Problem description: Return each line containing the string "scene".

<<<<

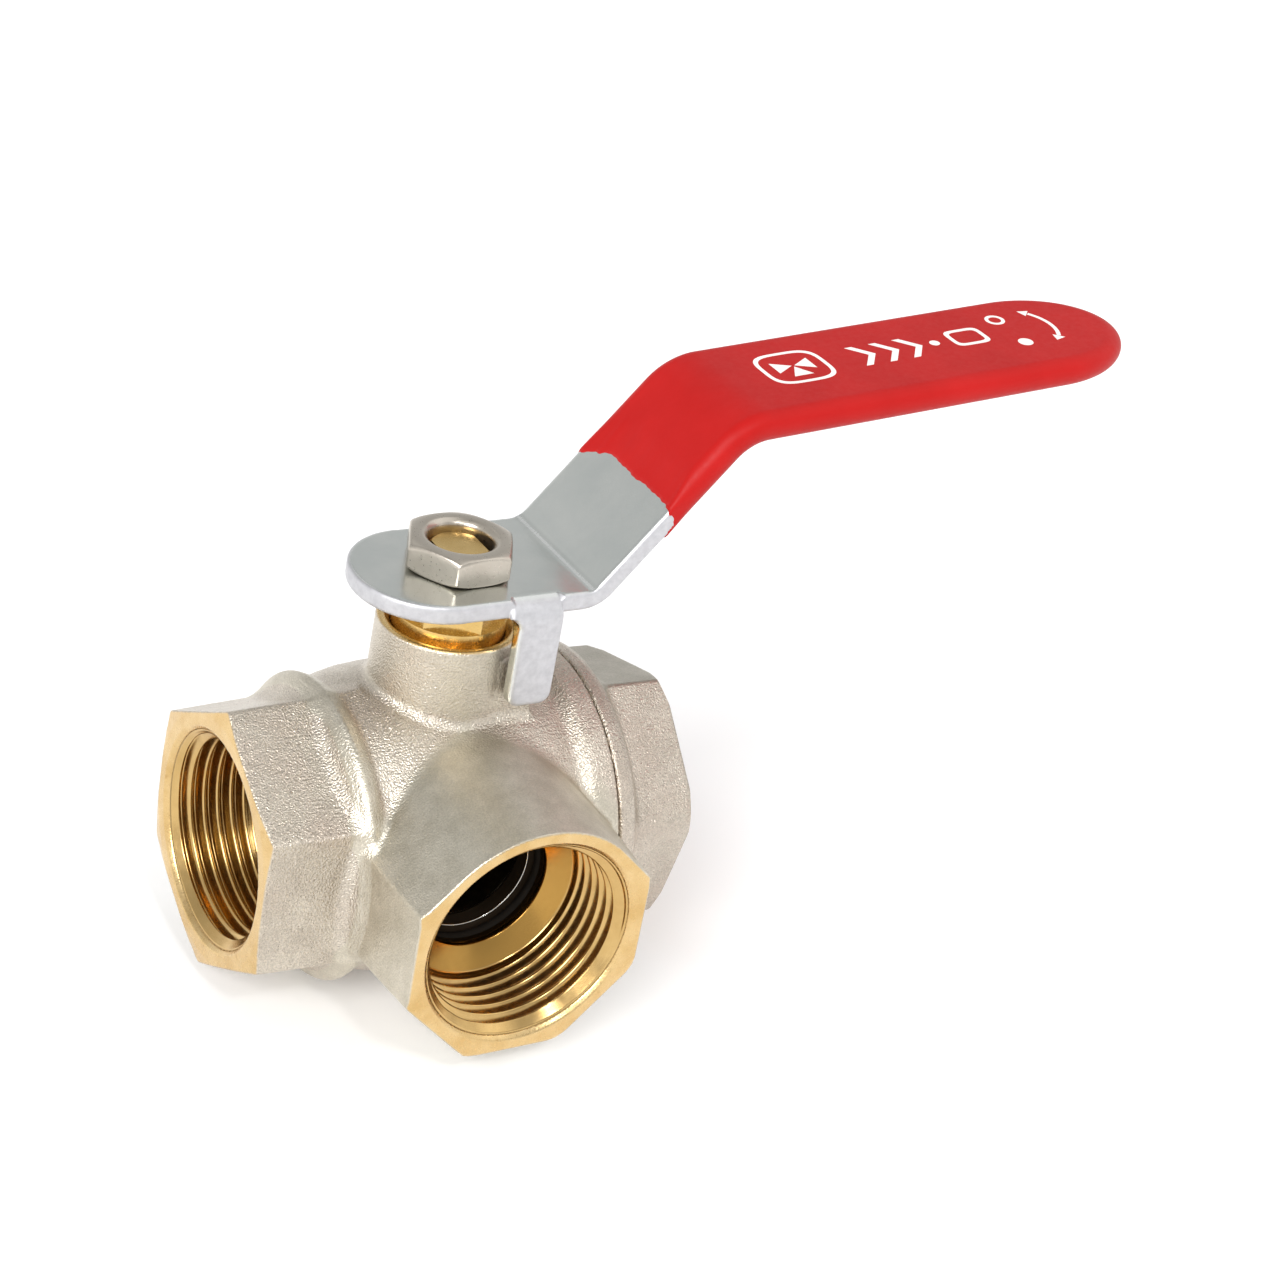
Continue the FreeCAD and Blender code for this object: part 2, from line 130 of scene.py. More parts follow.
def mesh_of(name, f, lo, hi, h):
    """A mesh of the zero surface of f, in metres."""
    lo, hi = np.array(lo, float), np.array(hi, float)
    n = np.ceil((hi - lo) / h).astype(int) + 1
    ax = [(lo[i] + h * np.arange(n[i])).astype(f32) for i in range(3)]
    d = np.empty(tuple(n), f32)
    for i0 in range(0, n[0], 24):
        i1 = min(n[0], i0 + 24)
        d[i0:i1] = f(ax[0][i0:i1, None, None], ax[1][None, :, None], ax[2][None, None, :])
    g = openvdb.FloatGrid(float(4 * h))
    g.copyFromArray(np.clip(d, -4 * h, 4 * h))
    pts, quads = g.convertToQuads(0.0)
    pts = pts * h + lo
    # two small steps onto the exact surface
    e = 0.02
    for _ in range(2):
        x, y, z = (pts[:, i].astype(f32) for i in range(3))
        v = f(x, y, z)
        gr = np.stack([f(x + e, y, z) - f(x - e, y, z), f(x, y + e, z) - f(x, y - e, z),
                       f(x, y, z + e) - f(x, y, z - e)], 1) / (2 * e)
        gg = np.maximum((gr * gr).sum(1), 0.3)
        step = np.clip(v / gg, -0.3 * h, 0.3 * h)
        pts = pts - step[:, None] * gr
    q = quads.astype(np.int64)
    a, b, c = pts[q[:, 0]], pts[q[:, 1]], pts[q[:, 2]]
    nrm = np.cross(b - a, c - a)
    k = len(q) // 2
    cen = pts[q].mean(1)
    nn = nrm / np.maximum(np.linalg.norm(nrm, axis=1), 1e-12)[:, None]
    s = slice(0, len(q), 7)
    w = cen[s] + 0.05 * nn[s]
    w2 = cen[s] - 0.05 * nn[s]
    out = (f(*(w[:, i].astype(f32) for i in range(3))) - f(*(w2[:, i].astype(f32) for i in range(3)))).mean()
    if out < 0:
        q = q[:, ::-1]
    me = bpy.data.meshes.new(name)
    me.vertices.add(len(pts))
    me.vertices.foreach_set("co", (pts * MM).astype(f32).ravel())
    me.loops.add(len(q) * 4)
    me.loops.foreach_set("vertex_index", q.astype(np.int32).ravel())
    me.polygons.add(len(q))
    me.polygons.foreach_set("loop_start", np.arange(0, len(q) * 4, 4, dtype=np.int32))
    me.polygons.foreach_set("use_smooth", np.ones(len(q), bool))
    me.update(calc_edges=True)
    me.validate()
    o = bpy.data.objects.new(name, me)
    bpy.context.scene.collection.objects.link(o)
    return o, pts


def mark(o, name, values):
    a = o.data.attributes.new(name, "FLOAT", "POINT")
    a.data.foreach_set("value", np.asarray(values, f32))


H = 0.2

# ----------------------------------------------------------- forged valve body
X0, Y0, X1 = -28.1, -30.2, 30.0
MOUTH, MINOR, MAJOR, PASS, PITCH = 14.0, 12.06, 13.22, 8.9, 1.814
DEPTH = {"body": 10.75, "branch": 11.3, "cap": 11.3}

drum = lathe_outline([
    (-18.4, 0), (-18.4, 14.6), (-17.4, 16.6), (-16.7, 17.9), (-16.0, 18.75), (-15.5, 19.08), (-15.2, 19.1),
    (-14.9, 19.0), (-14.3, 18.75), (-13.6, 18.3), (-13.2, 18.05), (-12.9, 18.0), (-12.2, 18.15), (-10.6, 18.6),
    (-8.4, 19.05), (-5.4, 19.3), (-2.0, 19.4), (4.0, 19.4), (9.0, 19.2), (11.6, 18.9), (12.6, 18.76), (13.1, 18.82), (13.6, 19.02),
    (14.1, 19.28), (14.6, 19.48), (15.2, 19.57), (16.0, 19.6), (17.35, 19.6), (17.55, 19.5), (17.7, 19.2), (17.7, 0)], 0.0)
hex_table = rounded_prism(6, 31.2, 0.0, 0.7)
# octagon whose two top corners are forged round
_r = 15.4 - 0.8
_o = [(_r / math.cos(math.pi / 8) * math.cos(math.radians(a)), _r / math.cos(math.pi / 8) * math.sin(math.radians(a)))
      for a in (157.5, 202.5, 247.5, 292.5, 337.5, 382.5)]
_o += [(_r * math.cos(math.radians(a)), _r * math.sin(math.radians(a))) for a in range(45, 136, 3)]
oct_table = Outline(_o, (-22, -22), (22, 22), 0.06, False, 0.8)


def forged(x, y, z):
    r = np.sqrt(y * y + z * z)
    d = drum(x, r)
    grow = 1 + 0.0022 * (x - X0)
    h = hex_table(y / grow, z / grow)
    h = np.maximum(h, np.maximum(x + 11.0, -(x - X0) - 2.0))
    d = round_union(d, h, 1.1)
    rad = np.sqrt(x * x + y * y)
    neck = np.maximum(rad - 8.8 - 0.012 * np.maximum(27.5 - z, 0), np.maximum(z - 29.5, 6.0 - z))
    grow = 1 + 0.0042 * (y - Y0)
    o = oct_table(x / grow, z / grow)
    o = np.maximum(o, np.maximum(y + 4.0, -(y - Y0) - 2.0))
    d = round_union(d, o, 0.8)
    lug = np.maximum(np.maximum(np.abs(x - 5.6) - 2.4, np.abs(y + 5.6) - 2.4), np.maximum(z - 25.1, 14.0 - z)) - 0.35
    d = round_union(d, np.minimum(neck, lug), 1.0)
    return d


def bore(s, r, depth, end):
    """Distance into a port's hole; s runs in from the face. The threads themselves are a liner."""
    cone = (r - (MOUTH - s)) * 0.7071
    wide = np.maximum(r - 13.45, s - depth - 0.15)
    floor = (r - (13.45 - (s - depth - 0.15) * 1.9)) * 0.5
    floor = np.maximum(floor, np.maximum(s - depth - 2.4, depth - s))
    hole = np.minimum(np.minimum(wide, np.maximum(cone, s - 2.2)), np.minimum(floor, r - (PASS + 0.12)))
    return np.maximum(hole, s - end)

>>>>

Written response:
Continue the FreeCAD and Blender code for this object: part 2, from line 130 of scene.py. More parts follow.
    bpy.context.scene.collection.objects.link(o)